#### Exercise brief
Provide the records once more, identical to the original.

-------- Exercise materials --------

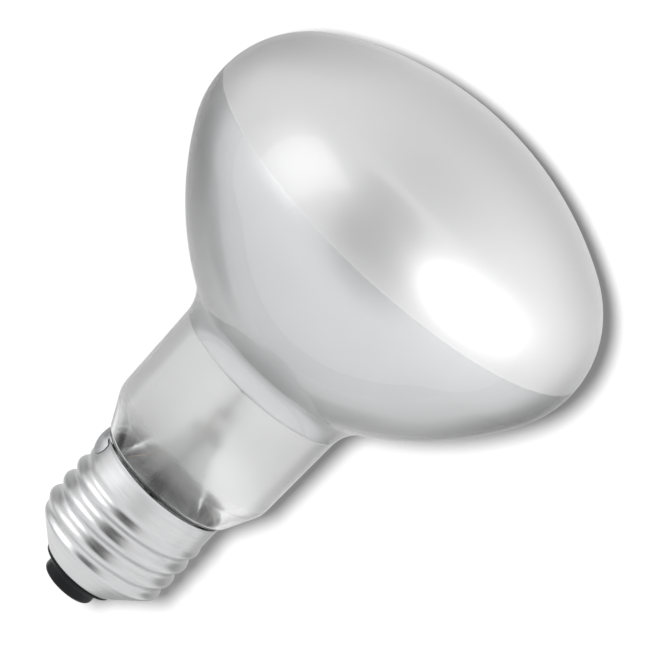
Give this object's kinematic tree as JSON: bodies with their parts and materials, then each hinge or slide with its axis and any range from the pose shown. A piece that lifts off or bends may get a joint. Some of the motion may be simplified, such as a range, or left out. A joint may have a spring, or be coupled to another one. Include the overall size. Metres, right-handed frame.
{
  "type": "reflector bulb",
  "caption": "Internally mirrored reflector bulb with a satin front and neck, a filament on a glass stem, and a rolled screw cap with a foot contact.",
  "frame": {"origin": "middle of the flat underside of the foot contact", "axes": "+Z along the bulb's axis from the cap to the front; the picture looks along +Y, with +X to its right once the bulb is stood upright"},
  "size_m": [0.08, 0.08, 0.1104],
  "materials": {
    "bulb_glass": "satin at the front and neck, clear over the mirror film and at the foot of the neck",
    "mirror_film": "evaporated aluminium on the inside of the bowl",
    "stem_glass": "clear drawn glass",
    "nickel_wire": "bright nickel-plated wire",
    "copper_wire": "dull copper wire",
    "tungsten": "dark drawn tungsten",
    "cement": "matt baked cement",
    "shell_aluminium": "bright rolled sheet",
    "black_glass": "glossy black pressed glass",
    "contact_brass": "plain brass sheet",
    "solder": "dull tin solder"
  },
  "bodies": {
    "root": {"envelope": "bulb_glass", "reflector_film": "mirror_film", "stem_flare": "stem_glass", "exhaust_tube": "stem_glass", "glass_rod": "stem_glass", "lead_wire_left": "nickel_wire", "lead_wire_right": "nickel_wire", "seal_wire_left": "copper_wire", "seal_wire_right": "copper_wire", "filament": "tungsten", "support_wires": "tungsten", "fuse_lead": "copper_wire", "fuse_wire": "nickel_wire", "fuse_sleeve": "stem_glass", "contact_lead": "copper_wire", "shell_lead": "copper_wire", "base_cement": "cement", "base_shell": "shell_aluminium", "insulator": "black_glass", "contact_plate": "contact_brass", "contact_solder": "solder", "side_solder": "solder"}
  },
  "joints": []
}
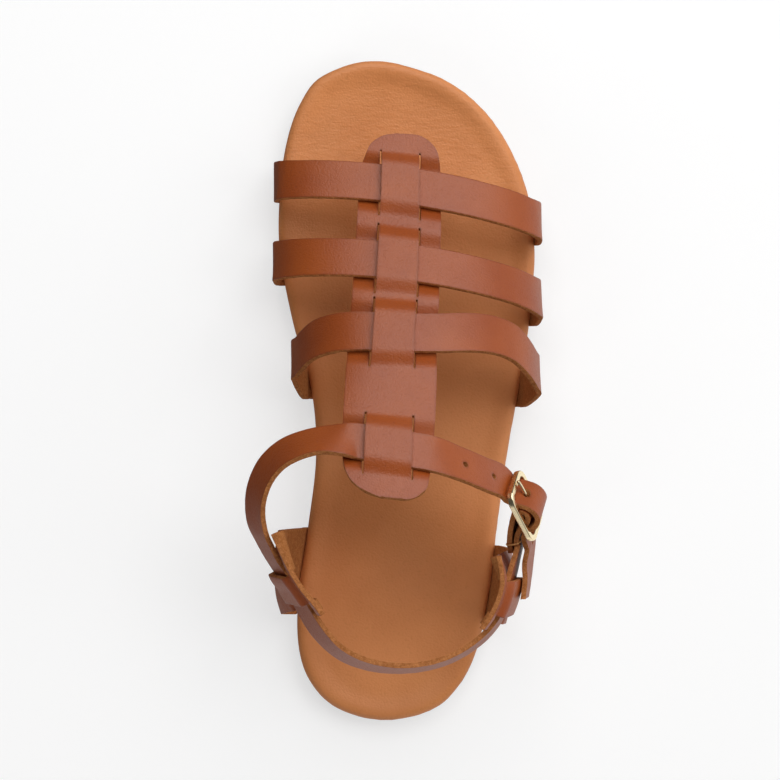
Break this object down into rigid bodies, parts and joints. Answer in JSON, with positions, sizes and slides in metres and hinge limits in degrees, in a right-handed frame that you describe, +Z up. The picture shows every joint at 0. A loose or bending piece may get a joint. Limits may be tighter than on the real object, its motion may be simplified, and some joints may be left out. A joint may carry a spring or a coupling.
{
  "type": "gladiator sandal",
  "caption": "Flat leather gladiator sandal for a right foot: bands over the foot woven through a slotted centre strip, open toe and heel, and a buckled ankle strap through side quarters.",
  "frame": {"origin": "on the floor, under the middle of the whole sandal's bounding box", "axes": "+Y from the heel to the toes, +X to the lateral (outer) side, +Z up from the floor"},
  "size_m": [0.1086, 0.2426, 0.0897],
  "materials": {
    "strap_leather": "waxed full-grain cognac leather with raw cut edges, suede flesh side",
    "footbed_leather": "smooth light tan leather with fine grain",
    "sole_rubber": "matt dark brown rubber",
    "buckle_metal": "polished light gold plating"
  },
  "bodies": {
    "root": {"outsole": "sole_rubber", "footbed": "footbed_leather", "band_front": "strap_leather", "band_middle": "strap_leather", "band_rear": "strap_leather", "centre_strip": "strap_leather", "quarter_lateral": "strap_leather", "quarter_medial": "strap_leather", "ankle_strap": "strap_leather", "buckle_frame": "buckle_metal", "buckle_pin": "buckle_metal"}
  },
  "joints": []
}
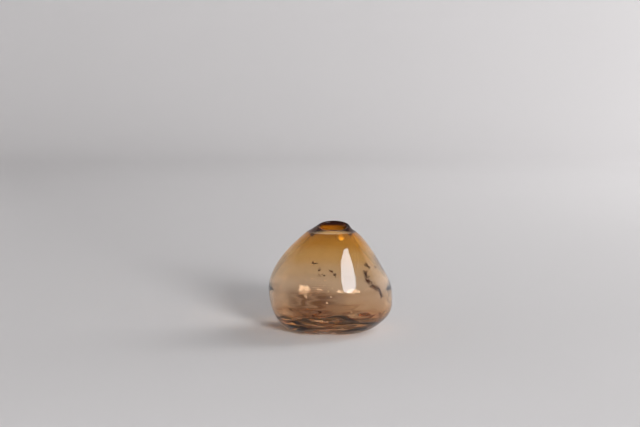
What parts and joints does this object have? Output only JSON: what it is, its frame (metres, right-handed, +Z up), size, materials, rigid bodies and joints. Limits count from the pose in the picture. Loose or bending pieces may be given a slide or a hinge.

--------

#### Solution to this task
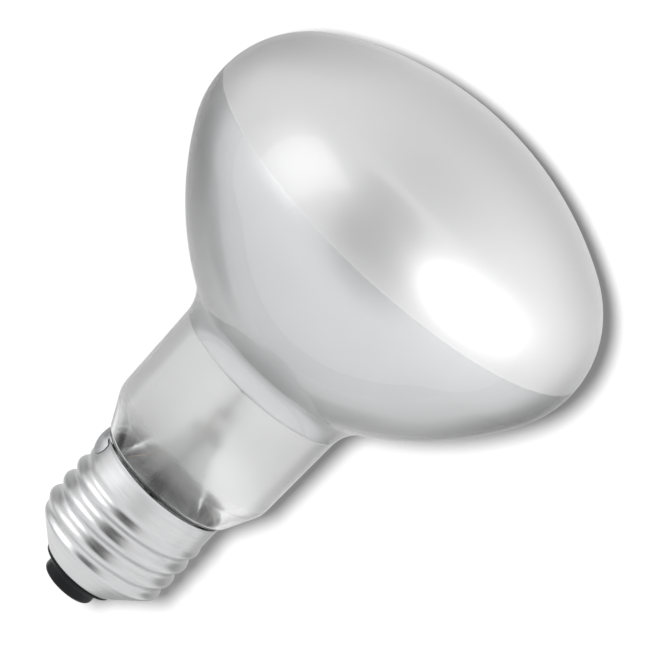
Give this object's kinematic tree as JSON: bodies with their parts and materials, then each hinge or slide with its axis and any range from the pose shown. A piece that lifts off or bends may get a joint. Some of the motion may be simplified, such as a range, or left out. A joint may have a spring, or be coupled to another one. Include the overall size. Metres, right-handed frame.
{
  "type": "reflector bulb",
  "caption": "Internally mirrored reflector bulb with a satin front and neck, a filament on a glass stem, and a rolled screw cap with a foot contact.",
  "frame": {"origin": "middle of the flat underside of the foot contact", "axes": "+Z along the bulb's axis from the cap to the front; the picture looks along +Y, with +X to its right once the bulb is stood upright"},
  "size_m": [0.08, 0.08, 0.1104],
  "materials": {
    "bulb_glass": "satin at the front and neck, clear over the mirror film and at the foot of the neck",
    "mirror_film": "evaporated aluminium on the inside of the bowl",
    "stem_glass": "clear drawn glass",
    "nickel_wire": "bright nickel-plated wire",
    "copper_wire": "dull copper wire",
    "tungsten": "dark drawn tungsten",
    "cement": "matt baked cement",
    "shell_aluminium": "bright rolled sheet",
    "black_glass": "glossy black pressed glass",
    "contact_brass": "plain brass sheet",
    "solder": "dull tin solder"
  },
  "bodies": {
    "root": {"envelope": "bulb_glass", "reflector_film": "mirror_film", "stem_flare": "stem_glass", "exhaust_tube": "stem_glass", "glass_rod": "stem_glass", "lead_wire_left": "nickel_wire", "lead_wire_right": "nickel_wire", "seal_wire_left": "copper_wire", "seal_wire_right": "copper_wire", "filament": "tungsten", "support_wires": "tungsten", "fuse_lead": "copper_wire", "fuse_wire": "nickel_wire", "fuse_sleeve": "stem_glass", "contact_lead": "copper_wire", "shell_lead": "copper_wire", "base_cement": "cement", "base_shell": "shell_aluminium", "insulator": "black_glass", "contact_plate": "contact_brass", "contact_solder": "solder", "side_solder": "solder"}
  },
  "joints": []
}
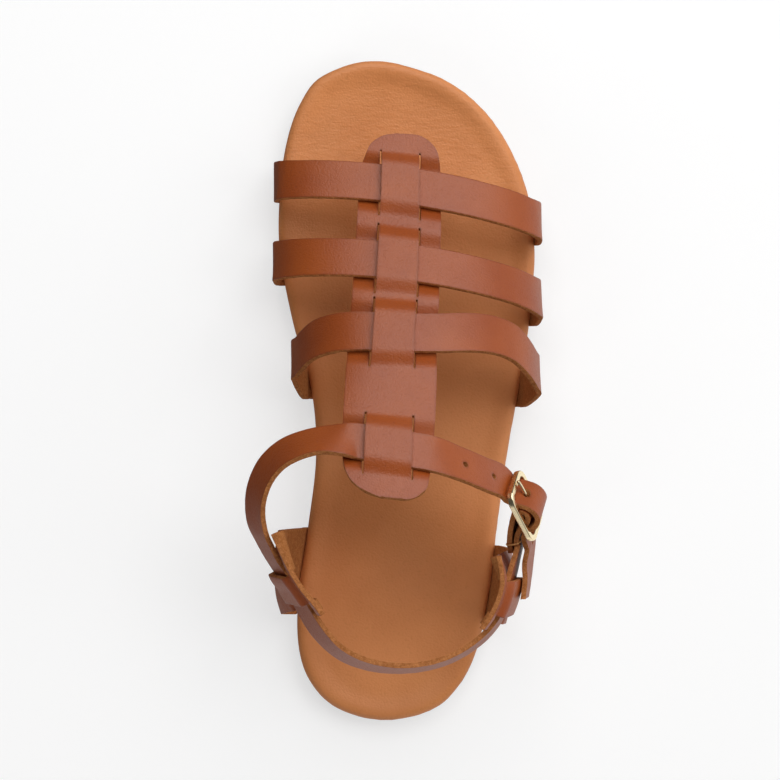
Break this object down into rigid bodies, parts and joints. Answer in JSON, with positions, sizes and slides in metres and hinge limits in degrees, in a right-handed frame that you describe, +Z up. The picture shows every joint at 0. A loose or bending piece may get a joint. Limits may be tighter than on the real object, its motion may be simplified, and some joints may be left out. A joint may carry a spring or a coupling.
{
  "type": "gladiator sandal",
  "caption": "Flat leather gladiator sandal for a right foot: bands over the foot woven through a slotted centre strip, open toe and heel, and a buckled ankle strap through side quarters.",
  "frame": {"origin": "on the floor, under the middle of the whole sandal's bounding box", "axes": "+Y from the heel to the toes, +X to the lateral (outer) side, +Z up from the floor"},
  "size_m": [0.1086, 0.2426, 0.0897],
  "materials": {
    "strap_leather": "waxed full-grain cognac leather with raw cut edges, suede flesh side",
    "footbed_leather": "smooth light tan leather with fine grain",
    "sole_rubber": "matt dark brown rubber",
    "buckle_metal": "polished light gold plating"
  },
  "bodies": {
    "root": {"outsole": "sole_rubber", "footbed": "footbed_leather", "band_front": "strap_leather", "band_middle": "strap_leather", "band_rear": "strap_leather", "centre_strip": "strap_leather", "quarter_lateral": "strap_leather", "quarter_medial": "strap_leather", "ankle_strap": "strap_leather", "buckle_frame": "buckle_metal", "buckle_pin": "buckle_metal"}
  },
  "joints": []
}
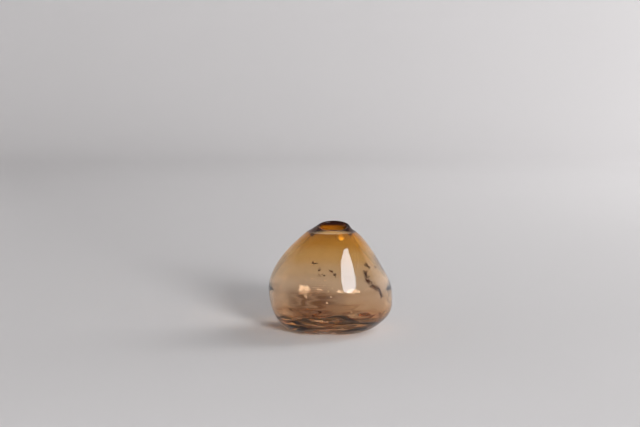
What parts and joints does this object have? Output only JSON: what it is, its frame (metres, right-handed, +Z up), size, materials, rigid bodies and joints. Limits count from the pose in the picture. Loose or bending pieces may be given a slide or a hinge.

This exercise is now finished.